Figuring out what’s going on at
Ford Motor
or the other Detroit-Three auto makers isn’t easy. Everything needs to be filtered through labor negotiations, a slowing economy, supply-chain issues, and the electric vehicle transition.

Take Ford’s decision to slow production of its all-electric F-150 Lightning pickup trucks. The Wall Street Journal reported Saturday that Ford (ticker: F) was canceling a shift at its Rouge assembly complex in Dearborn, Mich., citing a memo from the United Auto Workers.

UAW officials blamed falling sales. The Union didn’t respond to a request for comment about the memo.

Canceling an entire shift due to weak demand might be an overstatement. “We are adjusting the schedule at the Rouge Electric Vehicle Center because of multiple constraints, including the supply chain and working through processing and delivering vehicles held for quality checks after restarting production in August,” Ford said in an emailed statement.

Ford paused production of the Lightning in February due to battery issues. Production resumed in August. The pause hit sales. Ford delivered about 8,700 Lightning trucks in the U.S. between March and September. That’s down from about 8,900 delivered over the same span of 2022.
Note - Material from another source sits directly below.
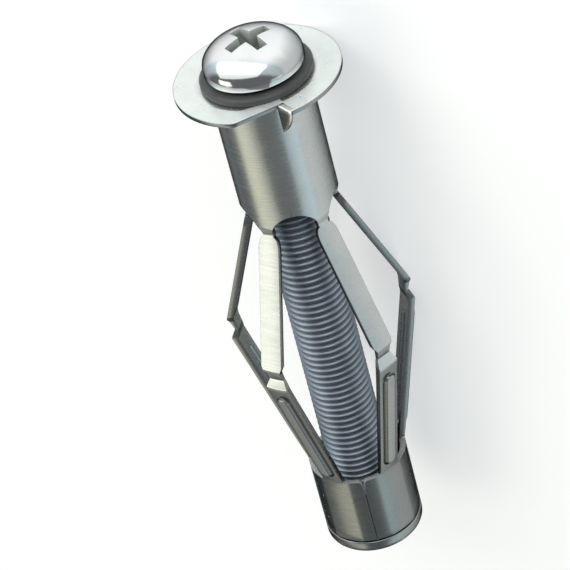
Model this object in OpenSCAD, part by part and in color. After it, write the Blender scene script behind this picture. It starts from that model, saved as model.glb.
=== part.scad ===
// Hollow wall anchor: a machine screw through a pressed sheet sleeve whose five legs stand half
// folded, and a nut fixed in the sleeve's far end. Turning the screw draws the nut to the flange.
// Every piece is modelled along the screw's axis, with the flange's front face at z = 0, the head
// above it and the nut below. lay_down() then rests the anchor on its flange and two elbows.

/* [Screw] */
// Diameter over the screw's thread
thread_d = 7.84; // [7:0.02:8.4]
// Depth of the thread, which the tip's chamfer takes away
thread_depth = 0.56; // [0.4:0.02:0.9]
// Length of the screw from under its head to its tip
screw_len = 72.8; // [70.6:0.1:80]
// Diameter of the pan head
head_d = 12; // [11:0.1:13.2]
// Height of the undercut that lifts the head's edge off the washer
head_undercut = 0.6; // [0.3:0.05:0.9]
// Height of the head's straight side
head_side_h = 0.75; // [0.4:0.05:1.5]
// Height of the head's dome
head_dome_h = 3; // [2.6:0.1:4]
// Length of the cross recess over two arms
cross_span = 5.4; // [4.6:0.1:6.4]
// Width of one arm of the cross recess
cross_w = 1.25; // [1:0.05:1.6]
// Depth of the cross recess
cross_depth = 2.6; // [2:0.1:3]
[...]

Without any supply chain constraints or battery problems, the 2023 number might have been north of 20,000 units delivered between March and September.

The strike shouldn’t be impacting the Lighting. About 16,600 Ford workers represented by the United Auto Workers are on strike. The strike began on Sept. 15. It has been expanded a few times, including on Wednesday at Ford’s Kentucky Truck Plant, which builds Ford super-duty trucks. Other affected products are Broncos and Explorers.

About 2,500 additional UAW workers have been laid off because of disruptions to the production system caused by the strike.

A slowing economy might deserve some of the blame. A lot of trucks are purchased by businesses, and the U.S. manufacturing economy has been shrinking for 11 consecutive months. What’s more the average interest rate for financing new vehicle purchases is up about 3 percentage points over the past 18 months, making it more expensive to buy.

The 2023 Lightning sales number is a disappointment, but it’s going to take investors a few months longer to decide how to allocate blame for flat F-150 sales.

Investors have been very focused on the UAW strike lately. It’s weighing on shares of Ford and
General Motors
(
GM
). Through Friday trading, Ford and GM stocks were down about 21% and 27%, respectively, over the past three months, while the
S&P 500
was down about 4%.

Stellantis
(STLA) shares are up about 4%, but the auto maker is a more global company and its shares are cheaper than the other two stocks.
Stellantis
stock trades for less than four times estimated 2024 earnings. Ford and GM shares trade for less than seven and five times, respectively.